Dans un environnement économique et financier en permanente évolution et affecté d’une très forte volatilité, les bilans des sociétés d’assurances subissent, tant à l’actif qu’au passif, l’incidence des variations parfois amples et brutales des taux d’intérêt ou des valorisations boursières.
À l’actif le portefeuille obligataire, principal instrument de placement, est directement affecté par les mouvements des taux d’intérêt. La valeur du stock d’obligations connaît une évolution inverse de celle des taux d’intérêt du marché, mais le rendement des titres nouvellement acquis varie évidemment comme ces taux du marché. Parallèlement, la valeur des portefeuilles d’actions évolue comme les indices boursiers, lesquels sont généralement affectés par les variations des taux d’intérêt, mais aussi par les perspectives économiques générales.

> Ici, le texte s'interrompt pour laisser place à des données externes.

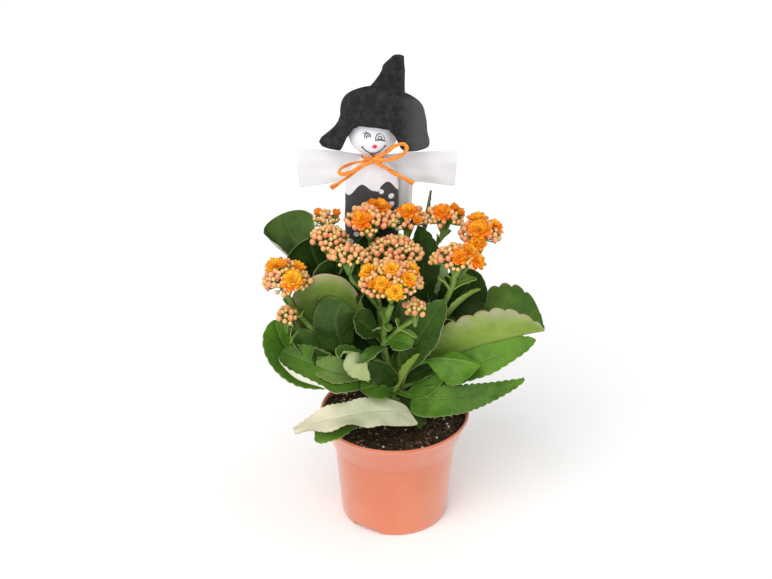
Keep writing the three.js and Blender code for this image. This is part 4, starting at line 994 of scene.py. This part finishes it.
# Buds stand in small rounded groups: they sink and stay young away from the middle of each.
def addBuds(buds, stalks, head, index, taken, rng):
    count, groups = round(head["buds"] * bud["more"]), max(4, round(head["buds"] / 2))
    groupRadius = 1.1 * math.sqrt(head["radius"][0] * head["radius"][1] / groups)
    centres = [domeOffset(head, math.sqrt((i + 0.5) / groups), i * goldenAngle + 2) for i in range(groups)]
    tips = []
    for i in range(count):
        reach = math.sqrt((i + 0.5) / count)
        dx, dy = domeOffset(head, reach, i * goldenAngle + index)
        off = min(1.2, min(math.hypot(dx - x, dy - y) for x, y in centres) / groupRadius)
        sunk = 1 - 2.6 * off**2 + (rng.uniform(-3, 0.4) if i % 5 == 0 else rng.uniform(-0.7, 0.5))
        at = onDome(head, dx, dy) + (rng.uniform(-0.8, 0.8), rng.uniform(-0.8, 0.8), sunk)
        age = 1.75 - 0.75 * off - 0.35 * reach - head["unripe"] + rng.uniform(-0.5, 0.2)
        age = min(1, max(0, age))
        radius = mix(*bud["radius"], age)
        if crowded(at, radius, taken):
            radius, age = bud["radius"][0] * rng.uniform(1, 1.3), 0.25
            if crowded(at, radius, taken):
                continue
        taken.append((at, radius))
        direction = at - hubOf(head) + (0, 0, 5)
        young = max(0.0, 1 - age * 1.7) * rng.uniform(0.6, 1)
        addBud(buds, at, direction, radius, rng.random(), young, rng)
        addCalyx(stalks, at, direction, radius)
        tips.append((at - radius * unit(direction), 0.5))
    return tips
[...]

Au passif, les engagements sont également sensibles aux variations des taux d’intérêt. En effet, de nombreux produits d’assurance vie comportent des clauses contractuelles – taux garanti, participation aux bénéfices, possibilité de sortie anticipée… – qui constituent autant de facteurs d’exposition au risque de taux.
Afin d’offrir à leurs clients et à leurs actionnaires le maximum de sécurité en protégeant leur bilan contre ces différents risques, les assureurs ont été conduits à développer des techniques très élaborées de gestion actif-passif.
Cette activité de gestion financière est désormais le plus souvent exercée par des sociétés filiales spécialisées en asset management, auxquelles sont confiées non seulement la gestion des actifs détenus par les sociétés d’assurances en représentation de leurs engagements ou au titre de leurs fonds propres, mais également la gestion de fonds provenant de clientèles diverses, qu’elles soient individuelles, institutionnelles ou collectives (gestion sous mandat, gestion pour compte de tiers, OPCVM).
Ainsi, par l’intermédiaire de ces filiales spécialisées, le secteur de l’assurance joue désormais un rôle de premier plan dans l’activité de gestion financière.